A thin convex lens and a thin concave lens are kept in  contact and are co-axial. Which of the following statements is correct for this combination of two lenses ?

$$\frac{1}{F} = \frac{1}{f_1} + \frac{1}{f_2}$$

Convex lens has a positive focal length ($$f_{\text{convex}} = +f_1$$)

Concave lens has a negative focal length ($$f_{\text{concave}} = -f_2$$)

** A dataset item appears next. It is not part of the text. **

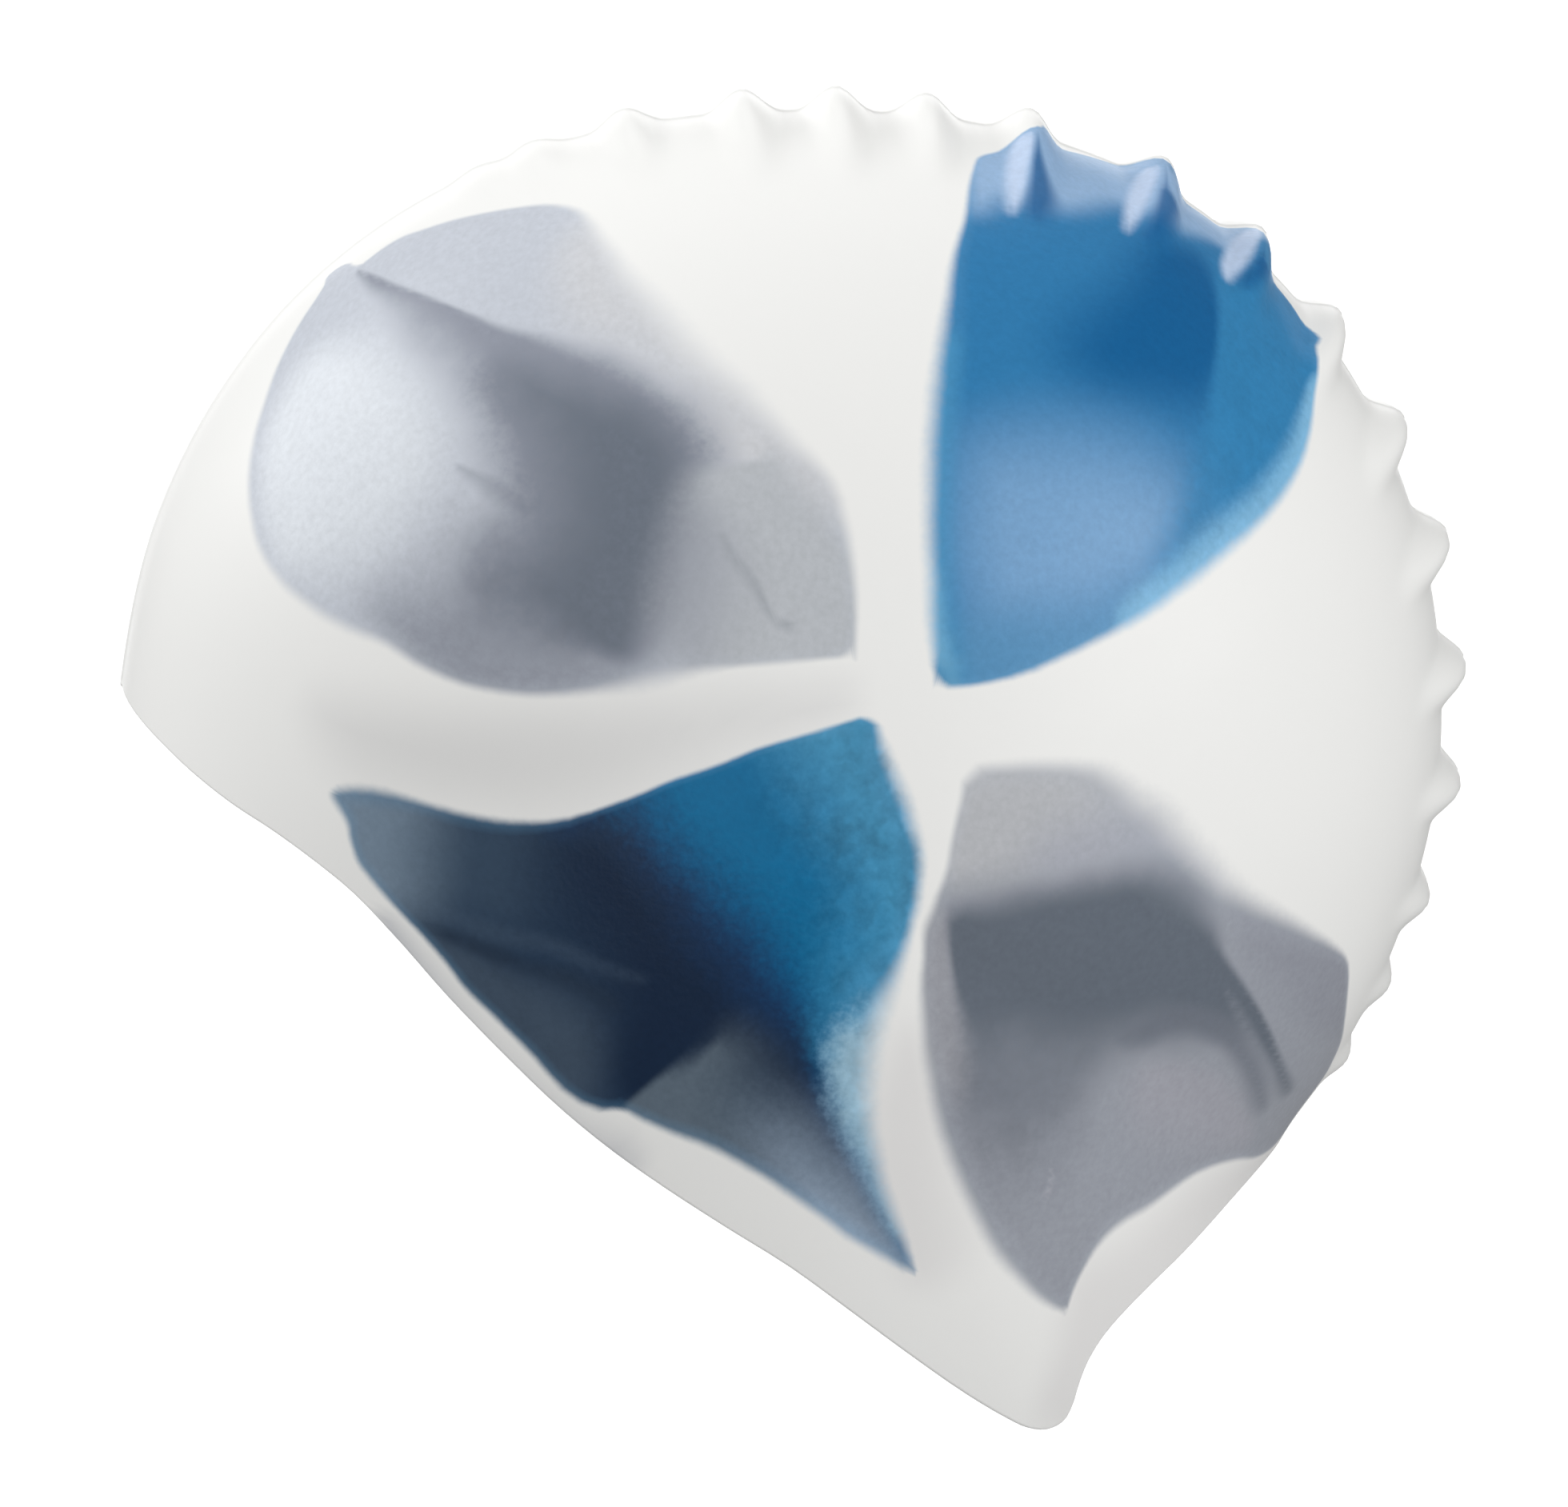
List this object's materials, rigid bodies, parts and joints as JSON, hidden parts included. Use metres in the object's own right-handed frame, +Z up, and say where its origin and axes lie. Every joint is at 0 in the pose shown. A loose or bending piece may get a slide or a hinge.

$$\frac{1}{F} = \frac{1}{|f_{\text{convex}}|} - \frac{1}{|f_{\text{concave}}|}$$

$$\frac{1}{F} = \frac{|f_{\text{concave}}| - |f_{\text{convex}}|}{|f_{\text{convex}}| \cdot |f_{\text{concave}}|}$$

$$F = \frac{|f_{\text{convex}}| \cdot |f_{\text{concave}}|}{|f_{\text{concave}}| - |f_{\text{convex}}|}$$

For the combination to act as a net concave lens, its equivalent focal length must be negative ($$F < 0$$). This occurs when the denominator is less than zero:

$$|f_{\text{concave}}| - |f_{\text{convex}}| < 0 \implies |f_{\text{convex}}| > |f_{\text{concave}}|$$

For the combination to act as a net convex lens, its equivalent focal length must be positive ($$F > 0$$). This occurs when the denominator is greater than zero:

$$|f_{\text{concave}}| - |f_{\text{convex}}| > 0 \implies |f_{\text{convex}}| < |f_{\text{concave}}|$$